California’s Advanced Clean Fleets regulation regulates high-priority fleets that are defined as “any entity that owns or operates any number of trucks in California and (a) generates $50 million in total gross annual revenues or (b) owns or operates 50 or more vehicles in its fleet.” The policy applies to the fleet if even one truck drives in California in any given year. The regulation has two schedules that phase in a transition to a 100% ban on internal-combustion trucks.
The plaintiffs argue that the effects of California’s Advanced Clean Fleets regulation span nationwide as California “serves as a hub for interstate and international trade.” The plaintiffs cite a variety of harms that they will encounter due to the Advanced Clean Fleets regulation, including harm to the tax revenue that states receive from the sale of diesel, gasoline, and ethanol fuel; an increase in staff required to issue overweight truck permits; damage to roads caused by the increased weight of battery-electric trucks; increased demand for electricity; and harm to quasi-sovereign interests.
Based on these allegations, the plaintiffs assert three causes of action: (1) preemption under the Clean Air Act; (2) preemption under the Federal Aviation Administration Authorization Act of 1994; and (3) violation of the Dormant Commerce Clause. This case is still in the early stages of litigation. California has filed a motion to dismiss, and the plaintiffs’ response is due September 11, 2024.
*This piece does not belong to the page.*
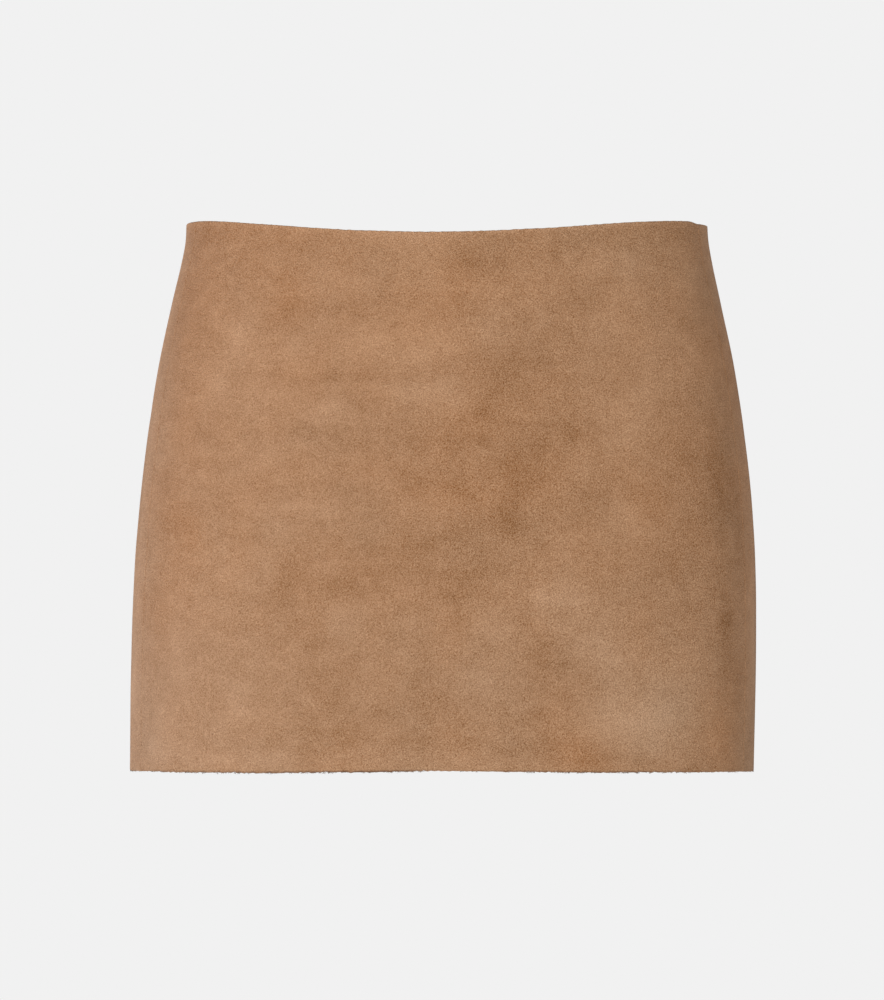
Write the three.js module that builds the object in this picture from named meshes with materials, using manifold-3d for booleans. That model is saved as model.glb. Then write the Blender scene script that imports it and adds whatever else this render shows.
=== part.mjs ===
// Suede mini skirt, open and hollow in its worn form: a front panel, two back panels and a hidden zip.
// Millimetres, +Z up. The front faces -Y and the wearer's left side is +X.
// The origin is the middle of the waist opening, level with the tops of its sides.

import * as THREE from 'three';
import Module from 'manifold-3d';
import { mergeVertices } from 'three/addons/utils/BufferGeometryUtils.js';

// Driving dimensions of the cloth
const SUEDE = 1.5;
const SEAM_GAP = 0.3;
const ALLOWANCE_WIDTH = 10;
const ALLOWANCE_LAYER = 1.3;
const ALLOWANCE_EDGE = 0.5;

// A turn is an angle round the skirt in degrees: -90 front, 0 wearer's left, 90 back, 180 wearer's right
const LEFT_SEAM = -22.5;
const CENTRE_BACK = 90;
const RIGHT_SEAM = 202.5;
const FULL_TURN = 360;

// The left back panel's waist edge starts lower than the front's, and rejoins its line round the side
const LEFT_BACK_STEP = 1.1;
const STEP_RUN = 30;

// Level sections of the outer face: how far below the origin, the half width to each side,
// the depth to the front and to the back, and how square the section is, 2 being an ellipse
const SECTIONS = [
  { below: 0, left: 151.3, right: 149.5, front: 91.0, back: 94.0, square: 2.36 },
  { below: 10, left: 151.9, right: 150.0, front: 92.6, back: 96.0, square: 2.36 },
  { below: 24, left: 154.2, right: 152.7, front: 95.2, back: 99.0, square: 2.36 },
  { below: 45, left: 158.7, right: 157.6, front: 98.8, back: 103.6, square: 2.36 },
  { below: 80, left: 166.1, right: 165.1, front: 103.4, back: 110.6, square: 2.36 },
  { below: 120, left: 172.2, right: 171.4, front: 107.4, back: 117.0, square: 2.36 },
  { below: 160, left: 176.5, right: 176.0, front: 110.0, back: 121.2, square: 2.36 },
  { below: 200, left: 178.6, right: 179.1, front: 111.4, back: 122.8, square: 2.36 },
  { below: 250, left: 178.9, right: 181.0, front: 112.0, back: 122.0, square: 2.36 },
  { below: 316, left: 177.7, right: 182.0, front: 112.0, back: 119.6, square: 2.36 },
];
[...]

These cases will be crucial to track as each has the potential for far-reaching impact. In particular, it will be important to follow the development of the challenge to California’s Advanced Clean Fleets regulation in tandem with the challenge to the EPA’s emissions standards for heavy-duty vehicles, and the pending motion for leave to file bill of complaint could have both significant procedural and substantive impacts.